» Set problem:
Set down each line from the one containing "-END_HANDLE_TO_FRONT, short, END_BAR);" to the one containing "obj.matrix_world = world", inclusive, exactly as written and with nothing further.

++++ Data segment ++++

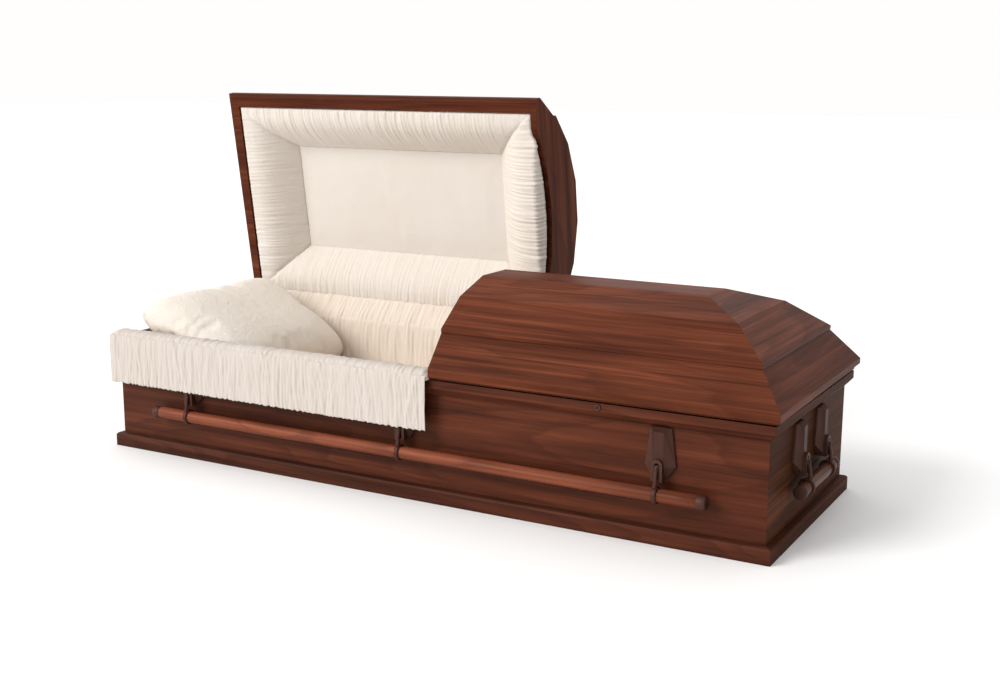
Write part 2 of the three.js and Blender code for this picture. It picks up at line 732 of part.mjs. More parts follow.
function armGeometry() {
  const eyeY = -PIVOT_OUT;
  const ringRadius = BAR_DIAMETER / 2 + RING_WALL;
  const half = ARM_WIDTH / 2;
  const eye = alongX(circle(eyeY, PIVOT_Z, EYE_RADIUS, ROUND_SIDES), -half, half);
  const ring = alongX(circle(-BAR_OUT, BAR_Z, ringRadius, ROUND_SIDES), -RING_WIDTH / 2, RING_WIDTH / 2);
  const outer = [[eyeY - EYE_RADIUS, PIVOT_Z], [-BAR_OUT - ringRadius, BAR_Z]];
  const inner = [
    [-BAR_OUT + EYE_RADIUS, BAR_Z + BAR_DIAMETER / 2],
    [eyeY + EYE_RADIUS / 2, PIVOT_Z - EYE_RADIUS / 2],
  ];
  const middle = ([[y1, z1], [y2, z2]], shift) => [(y1 + y2) / 2 + shift, (z1 + z2) / 2];
  const shape = new THREE.Shape();
  shape.moveTo(...outer[0]);
  shape.quadraticCurveTo(...middle(outer, -ARM_BULGE), ...outer[1]);
  shape.lineTo(-BAR_OUT, BAR_Z);
  shape.lineTo(...inner[0]);
  shape.quadraticCurveTo(...middle(inner, -ARM_WAIST), ...inner[1]);
  shape.lineTo(eyeY, PIVOT_Z);
  shape.closePath();
  const outline = shape.getPoints(ARC_SIDES / 2).slice(0, -1).map(({ x, y }) => [x, y]);
  const strap = alongX(outline, -half, half);
  const barHole = alongX(
    circle(-BAR_OUT, BAR_Z, BAR_DIAMETER / 2 + FIT, ROUND_SIDES),
    -RING_WIDTH,
    RING_WIDTH,
  );
  const pinHole = alongX(
    circle(eyeY, PIVOT_Z, PIN_RADIUS + PIN_CLEARANCE, PIN_SIDES),
    -RING_WIDTH,
    RING_WIDTH,
  );
  return geometryOf(joined(eye, strap, ring).subtract(solidOf(barHole)).subtract(solidOf(pinHole)));
}

function barGeometry(length) {
  const radius = BAR_DIAMETER / 2;
  const half = length / 2;
  const profile = [
    [0, -half],
    [radius - BAR_CHAMFER, -half],
    [radius, -half + BAR_CHAMFER],
    [radius, half - BAR_CHAMFER],
    [radius - BAR_CHAMFER, half],
    [0, half],
  ];
  const bar = new THREE.LatheGeometry(profile.map(([r, h]) => new THREE.Vector2(r, h)), ROUND_SIDES);
  bar.rotateZ(Math.PI / 2);
  bar.rotateX(Math.PI / ROUND_SIDES);
  bar.translate(0, -BAR_OUT, BAR_Z);
  return geometryOf(solidOf(bar));
}

function addHandle(name, wall, turn, shift, places, barLength) {
  const group = new THREE.Group();
  group.position.set(...wall);
  group.rotation.z = turn;
  const set = new THREE.Group();
  set.position.x = shift;
  group.add(set);
  casket.add(group);
  places.forEach((x, i) => {
    place(`${name}_ear_${i + 1}`, earGeometry(), BRONZE, set).position.x = x;
    place(`${name}_arm_${i + 1}`, armGeometry(), BRONZE, set).position.x = x;
  });
  place(`${name}_bar`, barGeometry(barLength), WOOD_BAR, set);
}

function addHandles() {
  const long = [-LONG_EAR_SPACING, 0, LONG_EAR_SPACING];
  const short = [-END_EAR_SPACING / 2, END_EAR_SPACING / 2];
  addHandle("front_handle", [0, -BOX_Y, 0], 0, LONG_HANDLE_SHIFT, long, LONG_BAR);
  addHandle("back_handle", [0, BOX_Y, 0], Math.PI, -LONG_HANDLE_SHIFT, long, LONG_BAR);
  addHandle("foot_handle", [BOX_X, 0, 0], Math.PI / 2, -END_HANDLE_TO_FRONT, short, END_BAR);
  addHandle("head_handle", [-BOX_X, 0, 0], -Math.PI / 2, END_HANDLE_TO_FRONT, short, END_BAR);
}

addBox();
addEscutcheon();
addLid(HEAD_LID, openLidContents);
addLid(FOOT_LID, casket);
addHinge(HEAD_LID, openLidContents);
addHinge(FOOT_LID, casket);
addLining();
addMattress();
addPillow();
addOverlay();
addHandles();

export default casket;
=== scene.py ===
"""Looks for the half-couch casket.

Metres, +X foot end, -Y front, +Z up, origin on the underside.
"""
import math

import bmesh
import bpy
import numpy as np
from mathutils import Matrix, Vector


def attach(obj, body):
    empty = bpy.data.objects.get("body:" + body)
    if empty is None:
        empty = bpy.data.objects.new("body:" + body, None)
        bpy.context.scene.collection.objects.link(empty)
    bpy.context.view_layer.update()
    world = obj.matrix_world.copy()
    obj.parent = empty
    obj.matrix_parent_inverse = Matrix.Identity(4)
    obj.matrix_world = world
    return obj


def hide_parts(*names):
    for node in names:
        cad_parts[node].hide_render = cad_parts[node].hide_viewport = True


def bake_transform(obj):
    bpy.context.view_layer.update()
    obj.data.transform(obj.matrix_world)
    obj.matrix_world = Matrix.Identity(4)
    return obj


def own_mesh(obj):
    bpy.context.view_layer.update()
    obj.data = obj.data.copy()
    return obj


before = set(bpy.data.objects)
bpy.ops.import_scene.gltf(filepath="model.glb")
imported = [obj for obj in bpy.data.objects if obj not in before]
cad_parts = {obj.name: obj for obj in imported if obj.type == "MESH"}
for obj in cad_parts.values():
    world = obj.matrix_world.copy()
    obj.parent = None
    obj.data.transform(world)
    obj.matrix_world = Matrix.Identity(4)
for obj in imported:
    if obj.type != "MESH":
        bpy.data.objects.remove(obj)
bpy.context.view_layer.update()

# Places shared with the solids
BOX_X = 1.0315
BOX_Y = 0.329
WALL = 0.02
LID_X = 1.0626
LID_Y = 0.3601
RAIL_WIDTH = 0.042
RAIL_BOTTOM = 0.3467
RAIL_TOP = 0.376
HEADER = 0.0203
HEAD_CUT = 0.0995
FOOT_CUT = 0.1025
ARCH_HALF = 0.2701
ARCH_RISE = 0.065
PANEL_Z = 0.4427
BORDER_ALONG = 0.162
BORDER_ACROSS = 0.147
HINGE = Vector((0.0, 0.3596, 0.3565))
OPEN_ANGLE = math.radians(81.85)
MATTRESS_TOP = 0.195
PIVOT_Z = 0.2015
PIVOT_OUT = 0.025
BAR_OUT = 0.030
BAR_Z = 0.134
BAR_RADIUS = 0.018
BAR_TIP = 0.024
LONG_BAR = 1.763
END_BAR = 0.310
LONG_SHIFT = 0.010
END_TO_FRONT = 0.016
LONG_EARS = (-0.749, 0.0, 0.749)
END_EARS = (-0.0935, 0.0935)

OPEN = (
    Matrix.Translation(HINGE)
    @ Matrix.Rotation(-OPEN_ANGLE, 4, "X")
    @ Matrix.Translation(-HINGE)
)


# Camera fitted to the photograph: azimuth, elevation and roll in degrees
CAMERA_ANGLES = (28.99, 11.607, 0.269)
CAMERA_PLACE = (1.9414, -3.2840, 1.1598)
SENSOR_WIDTH = 36.0
FOCAL_PIXELS = 1336.05
FRAME_PIXELS = 1000.0
CLIP_END = 100.0


def add_camera():
    azimuth, elevation, roll = (math.radians(angle) for angle in CAMERA_ANGLES)
    back = Vector((
        math.sin(azimuth) * math.cos(elevation),
        -math.cos(azimuth) * math.cos(elevation),
        math.sin(elevation),
    ))
    level = (-back).cross(Vector((0, 0, 1))).normalized()
    upright = level.cross(-back)
    right = math.cos(roll) * level + math.sin(roll) * upright
    up = -math.sin(roll) * level + math.cos(roll) * upright
    data = bpy.data.cameras.new("camera")
    data.sensor_width = SENSOR_WIDTH
    data.lens = SENSOR_WIDTH * FOCAL_PIXELS / FRAME_PIXELS
    data.clip_end = CLIP_END
    camera = bpy.data.objects.new("camera", data)
    turn = Matrix((right, up, back)).transposed().to_4x4()
    camera.matrix_world = Matrix.Translation(CAMERA_PLACE) @ turn
    bpy.context.scene.collection.objects.link(camera)
    bpy.context.scene.camera = camera


SUN_STRENGTH = 2.0
SUN_COLOR = (1.0, 0.98, 0.95)
SUN_ANGLE = math.radians(30)
SUN_PLACE = Vector((-2.2, -3.0, 2.6))
SUN_TARGET = Vector((0, 0, 0.3))


def add_sun():
    data = bpy.data.lights.new("key", "SUN")
    data.energy = SUN_STRENGTH
    data.color = SUN_COLOR
    data.angle = SUN_ANGLE
    lamp = bpy.data.objects.new("key", data)
    lamp.location = SUN_PLACE
    aim = SUN_TARGET - SUN_PLACE
    lamp.rotation_mode = "QUATERNION"
    lamp.rotation_quaternion = aim.to_track_quat("-Z", "Y")
    bpy.context.scene.collection.objects.link(lamp)


WORLD_COLOR = (1.0, 0.99, 0.985, 1)
# A dark screen low at the foot end: how its share of the light runs with the direction
WORLD_SCREEN = {
    "X": {"From Min": 0.05, "From Max": 0.60, "To Min": 0.0, "To Max": 0.85},
    "Z": {"From Min": 0.30, "From Max": 0.80, "To Min": 1.0, "To Max": 0.0},
}
FLOOR_SIZE = 60
FLOOR_COLOR = (0.97, 0.97, 0.97)
FLOOR_ROUGHNESS = 0.8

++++

» Task response:
  addHandle("foot_handle", [BOX_X, 0, 0], Math.PI / 2, -END_HANDLE_TO_FRONT, short, END_BAR);
  addHandle("head_handle", [-BOX_X, 0, 0], -Math.PI / 2, END_HANDLE_TO_FRONT, short, END_BAR);
}

addBox();
addEscutcheon();
addLid(HEAD_LID, openLidContents);
addLid(FOOT_LID, casket);
addHinge(HEAD_LID, openLidContents);
addHinge(FOOT_LID, casket);
addLining();
addMattress();
addPillow();
addOverlay();
addHandles();

export default casket;
=== scene.py ===
"""Looks for the half-couch casket.

Metres, +X foot end, -Y front, +Z up, origin on the underside.
"""
import math

import bmesh
import bpy
import numpy as np
from mathutils import Matrix, Vector


def attach(obj, body):
    empty = bpy.data.objects.get("body:" + body)
    if empty is None:
        empty = bpy.data.objects.new("body:" + body, None)
        bpy.context.scene.collection.objects.link(empty)
    bpy.context.view_layer.update()
    world = obj.matrix_world.copy()
    obj.parent = empty
    obj.matrix_parent_inverse = Matrix.Identity(4)
    obj.matrix_world = world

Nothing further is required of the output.